**SOURCE EXCERPT:**
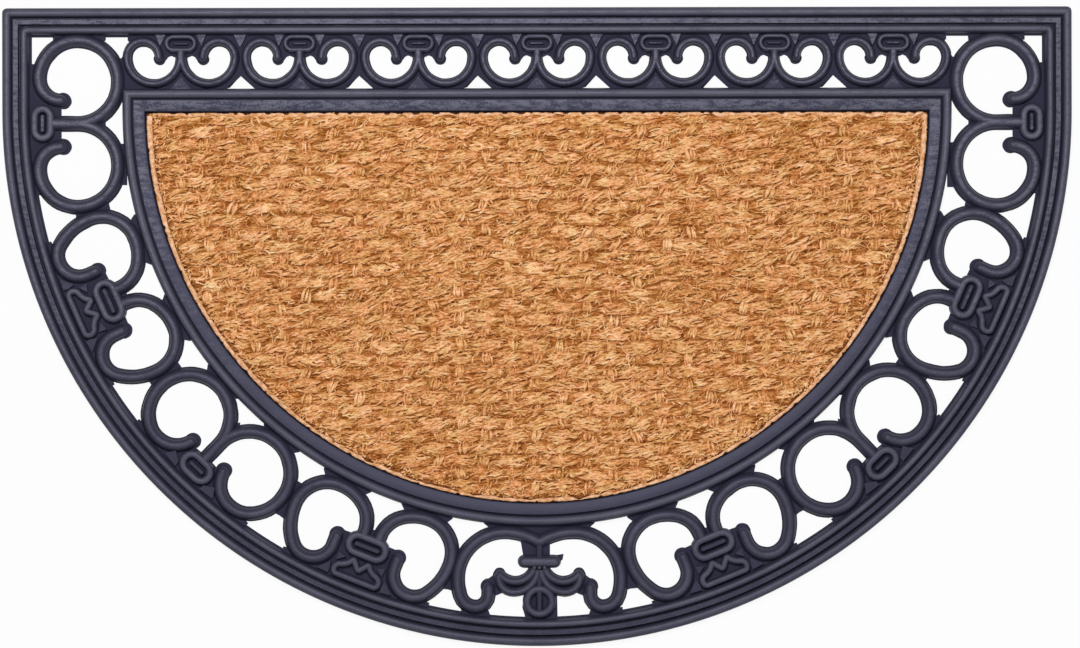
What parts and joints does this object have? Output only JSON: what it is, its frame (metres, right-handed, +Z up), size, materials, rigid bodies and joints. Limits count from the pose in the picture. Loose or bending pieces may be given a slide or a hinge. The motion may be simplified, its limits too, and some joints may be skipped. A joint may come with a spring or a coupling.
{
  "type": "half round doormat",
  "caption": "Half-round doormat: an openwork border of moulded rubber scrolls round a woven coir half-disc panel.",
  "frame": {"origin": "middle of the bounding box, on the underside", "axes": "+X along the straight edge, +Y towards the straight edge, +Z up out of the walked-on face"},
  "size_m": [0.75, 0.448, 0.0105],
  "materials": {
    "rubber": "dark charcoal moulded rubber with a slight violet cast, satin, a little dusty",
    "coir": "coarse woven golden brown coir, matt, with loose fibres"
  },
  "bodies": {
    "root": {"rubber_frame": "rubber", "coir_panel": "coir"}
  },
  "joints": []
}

**PROBLEM STATEMENT:** Copy out each line exactly.

**SOLUTION FOR THIS TASK:**
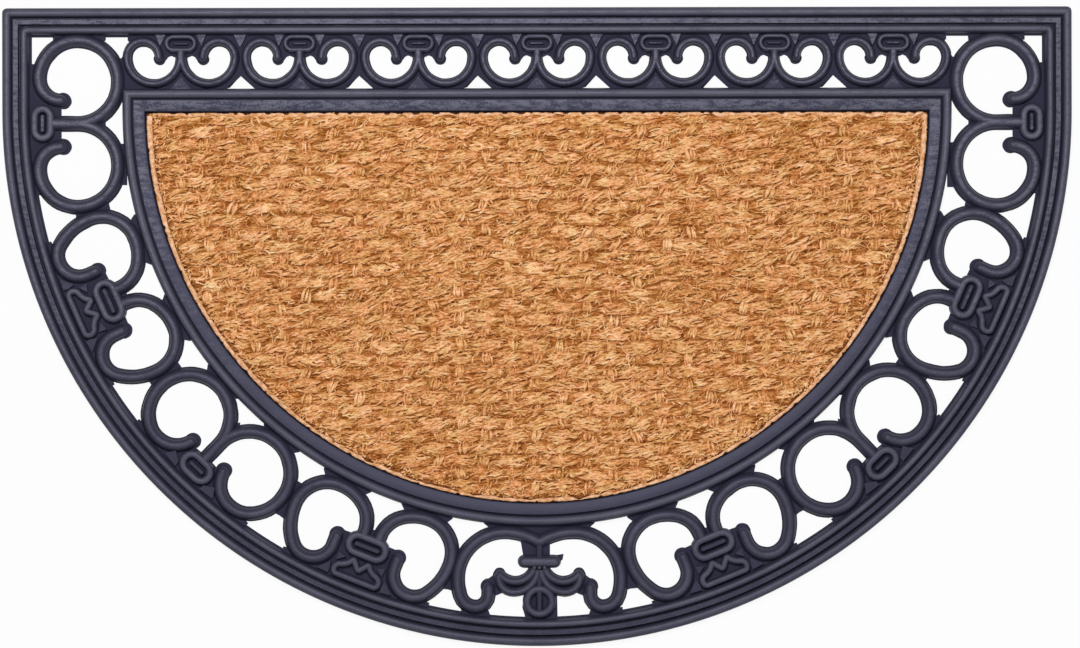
What parts and joints does this object have? Output only JSON: what it is, its frame (metres, right-handed, +Z up), size, materials, rigid bodies and joints. Limits count from the pose in the picture. Loose or bending pieces may be given a slide or a hinge. The motion may be simplified, its limits too, and some joints may be skipped. A joint may come with a spring or a coupling.
{
  "type": "half round doormat",
  "caption": "Half-round doormat: an openwork border of moulded rubber scrolls round a woven coir half-disc panel.",
  "frame": {"origin": "middle of the bounding box, on the underside", "axes": "+X along the straight edge, +Y towards the straight edge, +Z up out of the walked-on face"},
  "size_m": [0.75, 0.448, 0.0105],
  "materials": {
    "rubber": "dark charcoal moulded rubber with a slight violet cast, satin, a little dusty",
    "coir": "coarse woven golden brown coir, matt, with loose fibres"
  },
  "bodies": {
    "root": {"rubber_frame": "rubber", "coir_panel": "coir"}
  },
  "joints": []
}